The letter, posted Tuesday on the NARA website, indicates the Biden administration did not believe a former president could assert executive privilege over material that, by law, had to be turned over to NARA.
Here’s the whole letter via Just the News… I’ve bolded my favorite parts.
May 10, 2022
Evan Corcoran Silverman Thompson 400 East Pratt Street Suite 900
Baltimore, MD 21202 By Email
Dear Mr. Corcoran:
I write in response to your letters of April 29, 2022, and May 1, 2022, requesting that the National Archives and Records Administration (NARA) further delay the disclosure to the Federal Bureau of Investigation (FBI) of the records that were the subject of our April 12, 2022 notification to an authorized representative of former President Trump.
As you are no doubt aware, NARA had ongoing communications with the former President’s representatives throughout 2021 about what appeared to be missing Presidential records, which resulted in the transfer of 15 boxes of records to NARA in January 2022. In its initial review of materials within those boxes, NARA identified items marked as classified national security information, up to the level of Top Secret and including Sensitive Compartmented Information and Special Access Program materials. NARA informed the Department of Justice about that discovery, which prompted the Department to ask the President to request that NARA provide the FBI with access to the boxes at issue so that the FBI and others in the Intelligence Community could examine them. On April 11, 2022, the White House Counsel’s Office—affirming a request from the Department of Justice supported by an FBI letterhead memorandum—formally transmitted a request that NARA provide the FBI access to the 15 boxes for its review within seven days, with the possibility that the FBI might request copies of specific documents following its review of the boxes.
Although the Presidential Records Act (PRA) generally restricts access to Presidential records in NARA’s custody for several years after the conclusion of a President’s tenure in office, the statute further provides that, “subject to any rights, defenses, or privileges which the United States or any agency or person may invoke,” such records “shall be made available . . . to an incumbent President if such records contain information that is needed for the conduct of current business of the incumbent President’s office and that is not otherwise available.” 44 U.S.C. §
2205(2)(B). Those conditions are satisfied here. As the Department of Justice’s National Security Division explained to you on April 29, 2022:
There are important national security interests in the FBI and others in the Intelligence Community getting access to these materials. According to NARA, among the materials in the boxes are over 100 documents with classification markings, comprising more than 700 pages. Some include the highest levels of classification, including Special Access Program (SAP) materials. Access to the materials is not only necessary for purposes of our ongoing criminal investigation, but the Executive Branch must also conduct an assessment of the potential damage resulting from the apparent manner in which these materials were stored and transported and take any necessary remedial steps. Accordingly, we are seeking immediate access to these materials so as to facilitate the necessary assessments that need to be conducted within the Executive Branch.

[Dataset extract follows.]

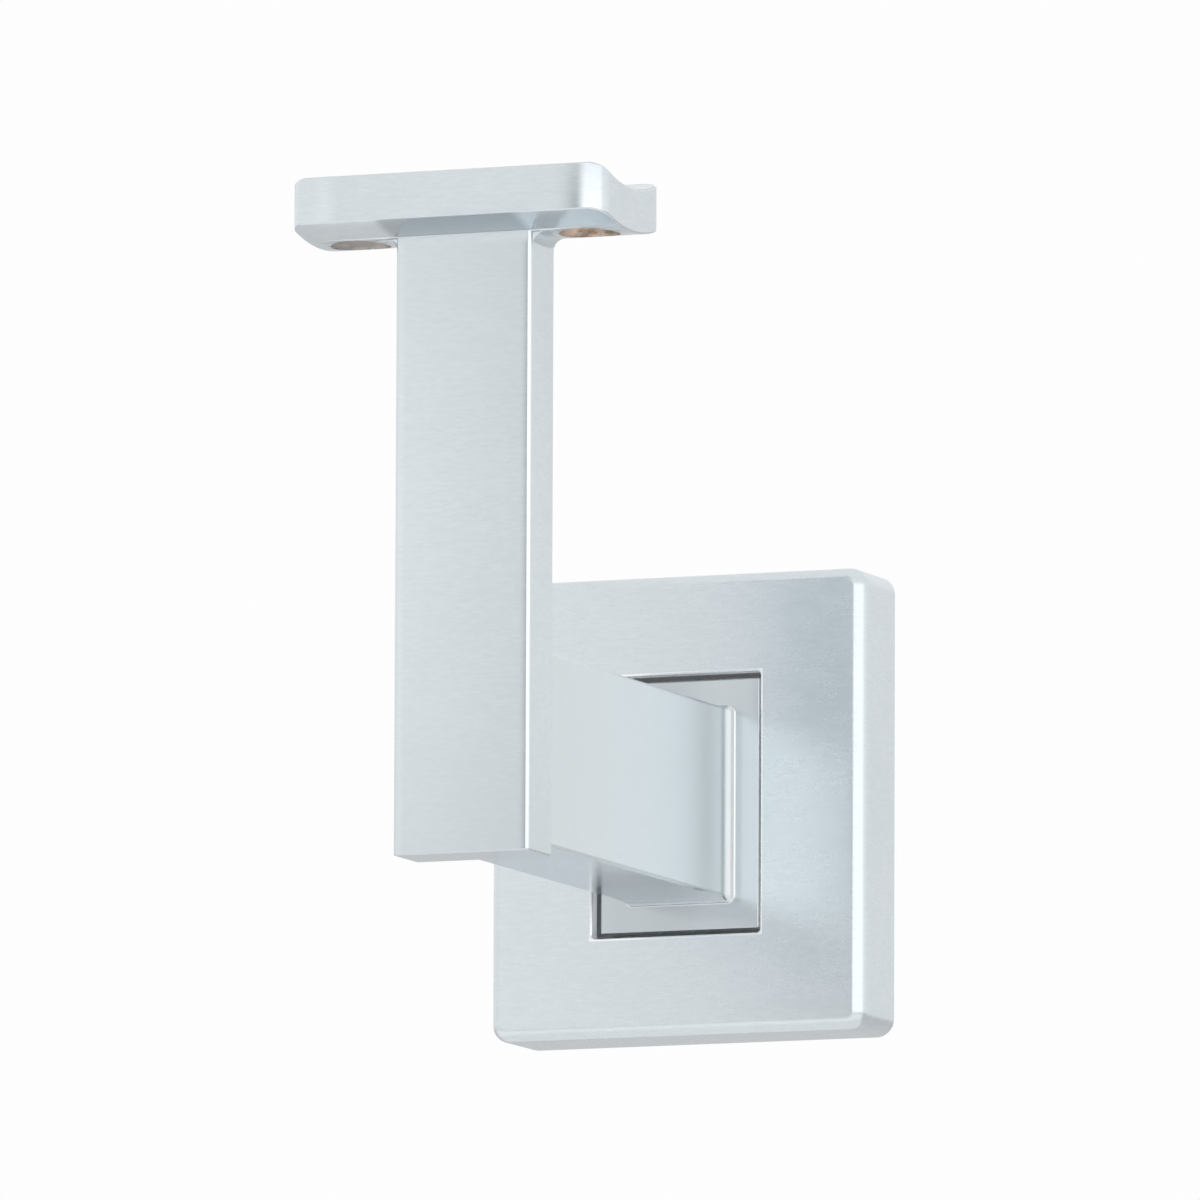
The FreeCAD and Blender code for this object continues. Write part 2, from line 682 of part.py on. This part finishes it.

We advised you in writing on April 12 that, “in light of the urgency of this request,” we planned to “provid[e] access to the FBI next week,” i.e., the week of April 18. See Exec. Order No. 13,489, § 2(b), 74 Fed. Reg. 4,669 (Jan. 21, 2009) (providing a 30-day default before disclosure but authorizing the Archivist to specify “a shorter period of time” if “required under the circumstances”); accord 36 C.F.R. § 1270.44(g) (“The Archivist may adjust any time period or deadline under this subpart, as appropriate, to accommodate records requested under this section.”). In response to a request from another representative of the former President, the White House Counsel’s Office acquiesced in an extension of the production date to April 29, and so advised NARA. In accord with that agreement, we had not yet provided the FBI with access to the records when we received your letter on April 29, and we have continued to refrain from providing such access to date.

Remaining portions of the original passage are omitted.